Aim –
Reproduce all of the material exactly as shown.

Source material –
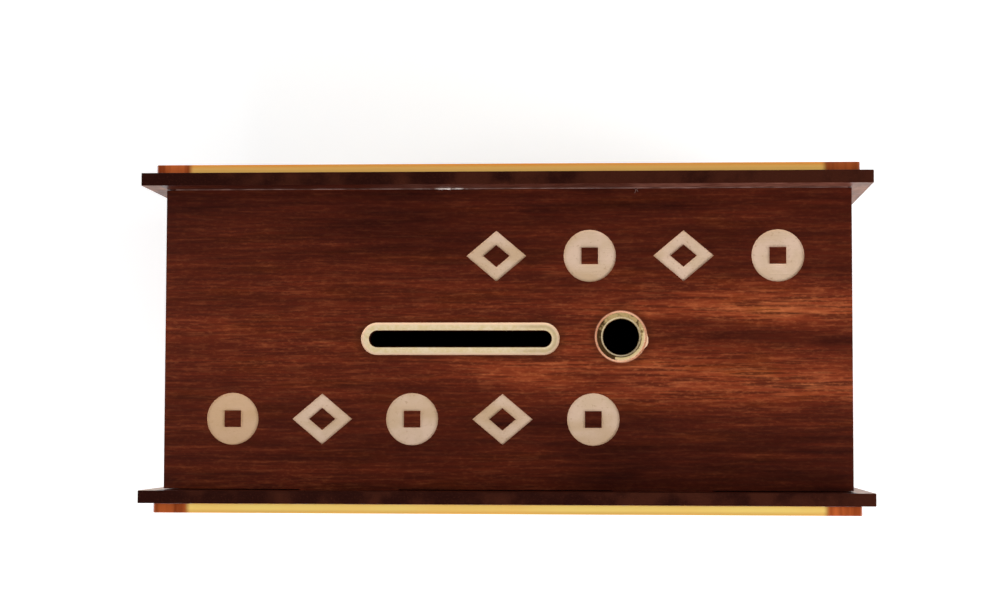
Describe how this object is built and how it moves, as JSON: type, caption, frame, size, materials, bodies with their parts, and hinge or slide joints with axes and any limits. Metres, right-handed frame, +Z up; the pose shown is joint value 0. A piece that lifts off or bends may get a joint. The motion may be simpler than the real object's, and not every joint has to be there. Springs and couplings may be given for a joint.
{
  "type": "wooden money box",
  "caption": "Rectangular box of thin dark-stained board with overhanging face panels, a recessed slotted top, clear sheets over printed faces and a sliding hatch in the base.",
  "frame": {"origin": "under the middle of the box, on the surface that it stands on", "axes": "+X along the box to its right, +Y to its back, +Z up"},
  "size_m": [0.2, 0.0962, 0.15],
  "materials": {
    "top_board": "mahogany wood-grain foil, satin, with pale engraved marks and bands",
    "face_board": "dark wood-grain foil, with charred laser-cut edges",
    "body_board": "mahogany wood-grain foil, with charred laser-cut edges",
    "bare_board": "bare fibreboard, matt, with brown laser-cut edges",
    "clear_sheet": "clear cast acrylic with polished cut edges",
    "printed_film": "printed vinyl film, golden with red-brown ends",
    "screw_steel": "zinc-plated, cross recess"
  },
  "bodies": {
    "box": {"front_panel": "face_board", "back_panel": "face_board", "top_plate": "top_board", "base_plate": "body_board", "left_end": "body_board", "right_end": "body_board", "front_print": "printed_film", "back_print": "printed_film", "front_acrylic": "clear_sheet", "back_acrylic": "clear_sheet", "rail_spacer_front": "bare_board", "rail_spacer_back": "bare_board", "rail_lip_front": "bare_board", "rail_lip_back": "bare_board", "rail_stop_left": "bare_board", "rail_stop_right": "bare_board", "rail_screw_front_left": "screw_steel", "rail_screw_back_left": "screw_steel", "rail_screw_front_right": "screw_steel", "rail_screw_back_right": "screw_steel"},
    "hatch": {"hatch_door": "body_board", "hatch_pull": "bare_board"}
  },
  "joints": [
    {"name": "hatch_slide", "type": "slide", "parent": "box", "child": "hatch", "axis": [1, 0, 0], "range_m": [0, 0.062]}
  ]
}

Answer for the task –
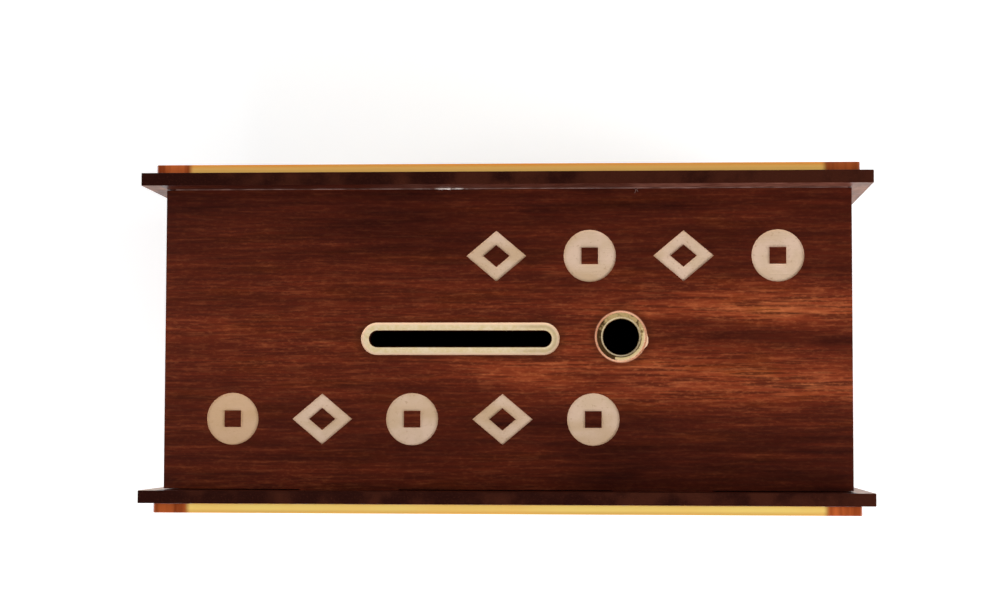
Describe how this object is built and how it moves, as JSON: type, caption, frame, size, materials, bodies with their parts, and hinge or slide joints with axes and any limits. Metres, right-handed frame, +Z up; the pose shown is joint value 0. A piece that lifts off or bends may get a joint. The motion may be simpler than the real object's, and not every joint has to be there. Springs and couplings may be given for a joint.
{
  "type": "wooden money box",
  "caption": "Rectangular box of thin dark-stained board with overhanging face panels, a recessed slotted top, clear sheets over printed faces and a sliding hatch in the base.",
  "frame": {"origin": "under the middle of the box, on the surface that it stands on", "axes": "+X along the box to its right, +Y to its back, +Z up"},
  "size_m": [0.2, 0.0962, 0.15],
  "materials": {
    "top_board": "mahogany wood-grain foil, satin, with pale engraved marks and bands",
    "face_board": "dark wood-grain foil, with charred laser-cut edges",
    "body_board": "mahogany wood-grain foil, with charred laser-cut edges",
    "bare_board": "bare fibreboard, matt, with brown laser-cut edges",
    "clear_sheet": "clear cast acrylic with polished cut edges",
    "printed_film": "printed vinyl film, golden with red-brown ends",
    "screw_steel": "zinc-plated, cross recess"
  },
  "bodies": {
    "box": {"front_panel": "face_board", "back_panel": "face_board", "top_plate": "top_board", "base_plate": "body_board", "left_end": "body_board", "right_end": "body_board", "front_print": "printed_film", "back_print": "printed_film", "front_acrylic": "clear_sheet", "back_acrylic": "clear_sheet", "rail_spacer_front": "bare_board", "rail_spacer_back": "bare_board", "rail_lip_front": "bare_board", "rail_lip_back": "bare_board", "rail_stop_left": "bare_board", "rail_stop_right": "bare_board", "rail_screw_front_left": "screw_steel", "rail_screw_back_left": "screw_steel", "rail_screw_front_right": "screw_steel", "rail_screw_back_right": "screw_steel"},
    "hatch": {"hatch_door": "body_board", "hatch_pull": "bare_board"}
  },
  "joints": [
    {"name": "hatch_slide", "type": "slide", "parent": "box", "child": "hatch", "axis": [1, 0, 0], "range_m": [0, 0.062]}
  ]
}